§ **Goal**:
Repeat exactly the lines of the listing below, please, starting with the first and ending with the line containing "import numpy as np"; leave out the rest.

§ **Dataset excerpt**:

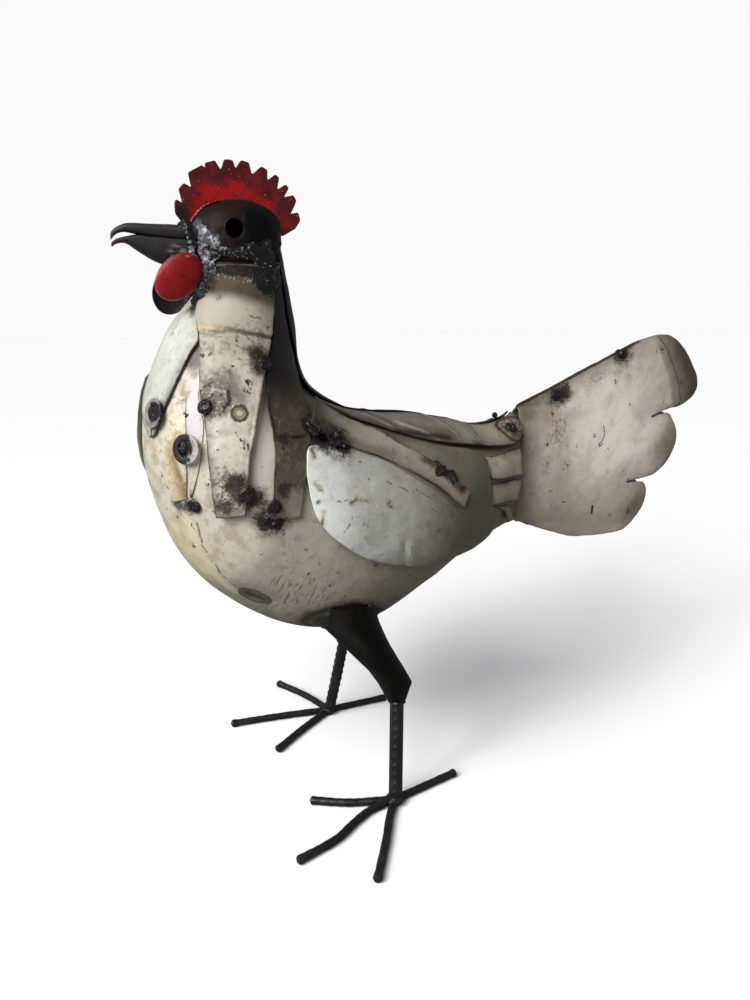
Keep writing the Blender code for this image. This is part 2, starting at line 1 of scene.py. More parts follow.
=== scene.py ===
"""Standing hen welded from drum sheet, reinforcing bar and round rod: finished pieces, finishes and studio.

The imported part's own frame is used: metres, +Z up, the hen faces -Y and its left side is +X. Sizes in the
tables and in the shape functions are millimetres, and MM turns them into metres.
"""
import math
import random

import bmesh
import bpy
import numpy as np
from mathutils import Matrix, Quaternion, Vector, bvhtree, geometry, kdtree, noise


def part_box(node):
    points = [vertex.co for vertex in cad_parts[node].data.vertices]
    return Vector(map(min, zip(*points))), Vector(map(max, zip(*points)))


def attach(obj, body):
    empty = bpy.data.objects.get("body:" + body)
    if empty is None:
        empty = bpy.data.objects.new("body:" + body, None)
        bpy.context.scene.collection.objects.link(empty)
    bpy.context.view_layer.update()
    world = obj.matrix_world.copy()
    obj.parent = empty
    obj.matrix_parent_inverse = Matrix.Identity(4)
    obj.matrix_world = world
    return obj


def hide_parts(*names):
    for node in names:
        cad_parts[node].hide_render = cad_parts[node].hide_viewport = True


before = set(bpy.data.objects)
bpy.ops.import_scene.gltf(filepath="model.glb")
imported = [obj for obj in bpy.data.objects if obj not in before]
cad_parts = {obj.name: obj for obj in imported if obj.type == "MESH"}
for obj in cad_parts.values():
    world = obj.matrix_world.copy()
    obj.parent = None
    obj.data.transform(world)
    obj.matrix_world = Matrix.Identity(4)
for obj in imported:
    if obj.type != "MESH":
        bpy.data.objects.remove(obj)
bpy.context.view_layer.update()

MM = 0.001
SHEET = 1.2          # drum sheet
SIDES = LEFT, RIGHT = 1, -1
SIDE_NAME = {LEFT: "left", RIGHT: "right"}

# ======== shapes the sheets are laid on

# The shell is a loft. Each station gives a point on the keel line (throat, breast, belly), a point on
# the back line (nape, back, tail root), both as (y, z), and half the shell's width between them.
SHELL_STATIONS = (
    ((-189, 391), (-145.5, 401), 26),
    ((-203, 371), (-145, 381), 31),
    ((-222, 346), (-142, 355), 43),
    ((-241, 297), (-140.5, 330), 58),
    ((-240, 248), (-131, 311), 71),
    ((-217, 188), (-105, 294.5), 79),
    ((-165, 144), (-79, 288.5), 82),
    ((-112, 132), (-48, 286), 80),
    ((-64, 150), (-17, 279.5), 71),
    ((-17, 172), (11, 272.5), 53),
    ((26, 183), (35, 275), 30),
    ((51, 189), (50, 282), 13),
)
SHELL_TOP, SHELL_TAIL = 0.1, 11.0        # the stations its closed skin starts and ends at
HEAD_STATIONS = (
    ((-184, 430.5), (-162, 430.5), 10),
    ((-195, 425.5), (-152, 426), 19.5),
    ((-203, 416.5), (-146, 418.5), 24.5),
    ((-205, 405.5), (-145.5, 408.5), 27),
    ((-201, 393.5), (-145.5, 399.5), 28.5),
    ((-197, 382.1), (-145, 392.4), 29),
)
CROWN = (0, -173.5, 432)
CROWN_SHARE = 0.12   # of the head's length, taken by the cap over its first station


def smooth(value):
    value = np.clip(value, 0.0, 1.0)
    return value * value * (3 - 2 * value)


def track(rows, place):
    """The smooth curve through the rows, at places counted in rows."""
    rows = np.asarray(rows, float)
    last = len(rows) - 1
    place = np.clip(np.asarray(place, float), 0, last)
    i = np.minimum(place.astype(int), last - 1)
    f = (place - i)[..., None]
    padded = np.vstack([2 * rows[0] - rows[1], rows, 2 * rows[-1] - rows[-2]])
    p0, p1, p2, p3 = (padded[i + k] for k in range(4))
    bend = 2 * p0 - 5 * p1 + 4 * p2 - p3
    twist = 3 * p1 - 3 * p2 + p3 - p0
    return 0.5 * (2 * p1 + (p2 - p0) * f + bend * f * f + twist * f ** 3)


def unit(vectors):
    return vectors / np.linalg.norm(vectors, axis=-1, keepdims=True)


class Loft:
    """A form between a keel line and a back line. A place on it is a station and an angle in degrees:
    0 on the keel line, 90 on the left side, 180 on the back line, minus on the right side."""

    def __init__(self, stations):
        self.rows = np.array([(*keel, *back, half) for keel, back, half in stations], float)

    def skin(self, station, degrees):
        rows = track(self.rows, station)
        keel, back, half = rows[..., 0:2], rows[..., 2:4], rows[..., 4]
        angle = np.radians(degrees)
        flat = (keel + back) / 2 + (keel - back) / 2 * np.cos(angle)[..., None]
        return np.stack([half * np.sin(angle), flat[..., 0], flat[..., 1]], axis=-1)

    def normal(self, station, degrees):
        station = np.clip(station, 0, len(self.rows) - 1)
        ahead = self.skin(station + 0.02, degrees) - self.skin(station - 0.02, degrees)
        round_it = self.skin(station, degrees + 1) - self.skin(station, degrees - 1)
        return unit(np.cross(ahead, round_it))

    def point(self, station, degrees, lift=0.0):
        given = (np.asarray(x, float) for x in (station, degrees, lift))
        station, degrees, lift = np.broadcast_arrays(*given)
        return self.skin(station, degrees) + self.normal(station, degrees) * lift[..., None]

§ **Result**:
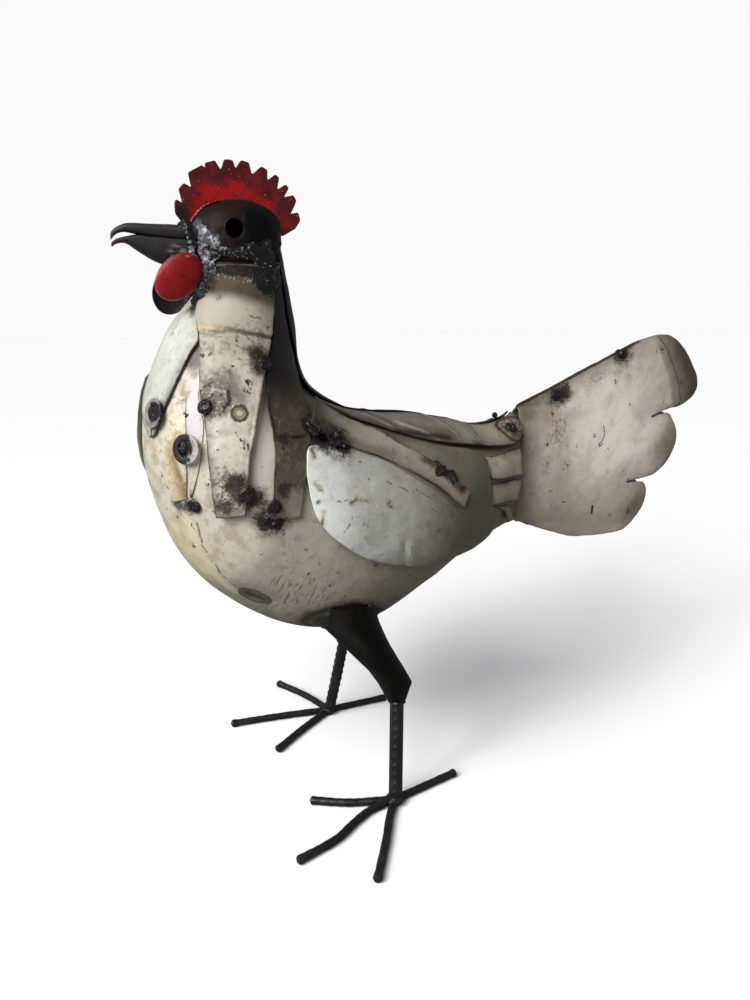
Keep writing the Blender code for this image. This is part 2, starting at line 1 of scene.py. More parts follow.
=== scene.py ===
"""Standing hen welded from drum sheet, reinforcing bar and round rod: finished pieces, finishes and studio.

The imported part's own frame is used: metres, +Z up, the hen faces -Y and its left side is +X. Sizes in the
tables and in the shape functions are millimetres, and MM turns them into metres.
"""
import math
import random

import bmesh
import bpy
import numpy as np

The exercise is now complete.